Communities across Alberta are deciding whether or not they will participate in the province’s online voting pilot project during this year’s municipal elections. The provincial government officially selected St. Albert, Grande Prairie and Strathcona County for the experiment, but other jurisdictions have the option of signing up. Fort Saskatchewan’s town council recently decided it’s not for them. After several weeks of debate, Airdrie’s leaders voted on February 6 to give electronic ballots a try. … Governments are attracted to Internet-based voting because of its convenience — people can vote whenever they want to over the election period, from their home. And that convenience may lead to a higher turnout. Yet many in government and the public worry about the security of online voting.
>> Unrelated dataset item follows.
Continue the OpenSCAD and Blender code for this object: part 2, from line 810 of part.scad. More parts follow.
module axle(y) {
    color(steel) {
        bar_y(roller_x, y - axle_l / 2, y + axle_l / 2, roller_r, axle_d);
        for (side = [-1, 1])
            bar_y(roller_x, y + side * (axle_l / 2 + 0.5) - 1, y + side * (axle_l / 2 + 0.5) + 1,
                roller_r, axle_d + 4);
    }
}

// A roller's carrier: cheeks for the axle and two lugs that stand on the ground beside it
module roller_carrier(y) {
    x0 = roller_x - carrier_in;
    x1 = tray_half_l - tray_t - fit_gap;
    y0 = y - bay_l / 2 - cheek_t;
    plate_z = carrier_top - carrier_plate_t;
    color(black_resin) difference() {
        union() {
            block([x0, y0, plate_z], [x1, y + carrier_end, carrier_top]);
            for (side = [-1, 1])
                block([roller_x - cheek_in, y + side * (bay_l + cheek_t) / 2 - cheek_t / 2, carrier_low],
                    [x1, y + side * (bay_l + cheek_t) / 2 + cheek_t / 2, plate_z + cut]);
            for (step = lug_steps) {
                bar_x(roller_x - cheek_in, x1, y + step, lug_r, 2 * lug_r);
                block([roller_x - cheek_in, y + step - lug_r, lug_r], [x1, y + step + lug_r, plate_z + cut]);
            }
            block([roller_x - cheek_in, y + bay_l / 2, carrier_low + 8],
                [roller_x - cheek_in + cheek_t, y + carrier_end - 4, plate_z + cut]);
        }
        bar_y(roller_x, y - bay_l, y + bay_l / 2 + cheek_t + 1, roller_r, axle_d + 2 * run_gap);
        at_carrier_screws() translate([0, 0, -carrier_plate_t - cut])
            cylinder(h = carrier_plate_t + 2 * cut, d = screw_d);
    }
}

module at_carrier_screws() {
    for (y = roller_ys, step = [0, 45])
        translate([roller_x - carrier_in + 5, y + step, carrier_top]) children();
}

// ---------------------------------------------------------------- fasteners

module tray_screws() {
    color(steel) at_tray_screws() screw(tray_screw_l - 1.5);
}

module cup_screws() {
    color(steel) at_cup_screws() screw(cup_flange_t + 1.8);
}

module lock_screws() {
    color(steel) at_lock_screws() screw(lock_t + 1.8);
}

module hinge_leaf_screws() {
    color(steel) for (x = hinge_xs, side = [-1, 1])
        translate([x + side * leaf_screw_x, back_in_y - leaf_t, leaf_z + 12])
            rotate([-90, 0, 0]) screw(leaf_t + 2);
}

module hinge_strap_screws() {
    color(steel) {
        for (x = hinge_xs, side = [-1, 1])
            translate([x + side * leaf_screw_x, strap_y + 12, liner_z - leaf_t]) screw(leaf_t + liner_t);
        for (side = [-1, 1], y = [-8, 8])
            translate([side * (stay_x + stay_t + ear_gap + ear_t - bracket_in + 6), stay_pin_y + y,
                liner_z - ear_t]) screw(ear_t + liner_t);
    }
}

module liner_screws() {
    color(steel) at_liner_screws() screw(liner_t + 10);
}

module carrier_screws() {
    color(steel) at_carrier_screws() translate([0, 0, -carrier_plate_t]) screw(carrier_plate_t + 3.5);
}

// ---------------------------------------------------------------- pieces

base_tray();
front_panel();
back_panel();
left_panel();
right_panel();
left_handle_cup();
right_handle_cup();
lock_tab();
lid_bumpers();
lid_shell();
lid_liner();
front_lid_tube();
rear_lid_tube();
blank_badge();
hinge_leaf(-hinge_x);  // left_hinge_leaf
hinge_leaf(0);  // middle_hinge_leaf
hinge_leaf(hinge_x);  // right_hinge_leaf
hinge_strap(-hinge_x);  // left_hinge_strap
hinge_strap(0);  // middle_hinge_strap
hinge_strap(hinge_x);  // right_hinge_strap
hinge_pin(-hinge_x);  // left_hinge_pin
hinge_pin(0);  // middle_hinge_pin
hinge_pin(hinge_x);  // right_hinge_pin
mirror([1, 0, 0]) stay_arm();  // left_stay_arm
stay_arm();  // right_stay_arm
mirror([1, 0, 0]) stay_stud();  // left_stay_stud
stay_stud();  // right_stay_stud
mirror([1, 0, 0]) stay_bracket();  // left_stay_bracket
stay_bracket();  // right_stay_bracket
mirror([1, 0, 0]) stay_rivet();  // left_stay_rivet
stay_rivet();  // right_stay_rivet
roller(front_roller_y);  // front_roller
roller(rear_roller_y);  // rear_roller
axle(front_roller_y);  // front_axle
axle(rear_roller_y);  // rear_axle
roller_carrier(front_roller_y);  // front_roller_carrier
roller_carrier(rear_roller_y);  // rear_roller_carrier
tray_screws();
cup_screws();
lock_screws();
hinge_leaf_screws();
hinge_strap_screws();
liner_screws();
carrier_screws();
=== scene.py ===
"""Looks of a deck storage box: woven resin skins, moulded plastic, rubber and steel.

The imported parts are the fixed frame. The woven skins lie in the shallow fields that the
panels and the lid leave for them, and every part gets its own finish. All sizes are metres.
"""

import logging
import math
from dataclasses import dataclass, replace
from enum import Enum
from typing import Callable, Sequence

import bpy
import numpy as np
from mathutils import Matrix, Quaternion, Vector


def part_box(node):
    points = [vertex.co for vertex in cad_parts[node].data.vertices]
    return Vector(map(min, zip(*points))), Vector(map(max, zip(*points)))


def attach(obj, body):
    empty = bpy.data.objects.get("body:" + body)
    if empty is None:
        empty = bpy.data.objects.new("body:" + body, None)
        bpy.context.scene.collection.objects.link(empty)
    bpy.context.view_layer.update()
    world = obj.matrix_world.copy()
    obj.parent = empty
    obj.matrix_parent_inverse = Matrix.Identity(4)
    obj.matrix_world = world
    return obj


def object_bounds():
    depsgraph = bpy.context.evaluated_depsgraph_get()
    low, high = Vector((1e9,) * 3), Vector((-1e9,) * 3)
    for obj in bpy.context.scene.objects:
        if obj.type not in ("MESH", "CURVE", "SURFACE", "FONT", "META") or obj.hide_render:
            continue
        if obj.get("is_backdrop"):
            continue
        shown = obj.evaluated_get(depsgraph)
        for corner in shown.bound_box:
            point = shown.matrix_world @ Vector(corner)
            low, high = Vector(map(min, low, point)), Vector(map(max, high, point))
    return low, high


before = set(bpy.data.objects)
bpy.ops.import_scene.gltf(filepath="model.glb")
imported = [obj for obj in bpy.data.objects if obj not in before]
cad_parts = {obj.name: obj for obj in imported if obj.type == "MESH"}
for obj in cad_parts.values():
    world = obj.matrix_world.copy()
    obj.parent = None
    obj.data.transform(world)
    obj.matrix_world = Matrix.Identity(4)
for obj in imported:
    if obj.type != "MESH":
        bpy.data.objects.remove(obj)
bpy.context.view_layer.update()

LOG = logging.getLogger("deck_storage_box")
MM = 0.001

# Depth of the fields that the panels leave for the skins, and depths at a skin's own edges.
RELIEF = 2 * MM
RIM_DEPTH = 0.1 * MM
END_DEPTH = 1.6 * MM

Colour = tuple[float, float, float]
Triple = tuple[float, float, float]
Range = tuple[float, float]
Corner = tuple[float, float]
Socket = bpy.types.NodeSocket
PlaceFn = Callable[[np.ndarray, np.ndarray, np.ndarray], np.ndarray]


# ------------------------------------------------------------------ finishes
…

Dean Smith is the president of Intelivote, a Halifax-based company that has provided Internet-voting services to roughly 300 communities and organizations in Canada, including the 2008 Halifax municipal election. He says companies like his are well aware of possible security threats, and make regular changes to its technology to ensure votes are valid and secure. He says Internet voting software makes it impossible for an outside party to add votes, and that protocols are in place to confirm a voter is who they say they are. Logging in to vote requires a government-issued PIN number, and systems like the one Strathcona is using will require voters to upload photo ID, such as their driver’s license, with their vote.
Smith admits such security measures still do not guarantee a vote’s authenticity, nor does it present one person in a household from collecting the PIN numbers and voting on behalf of everyone there. He argues that those security concerns are no different than identification issues at traditional polling stations, or the risk of mail-in ballots from being used by the wrong person.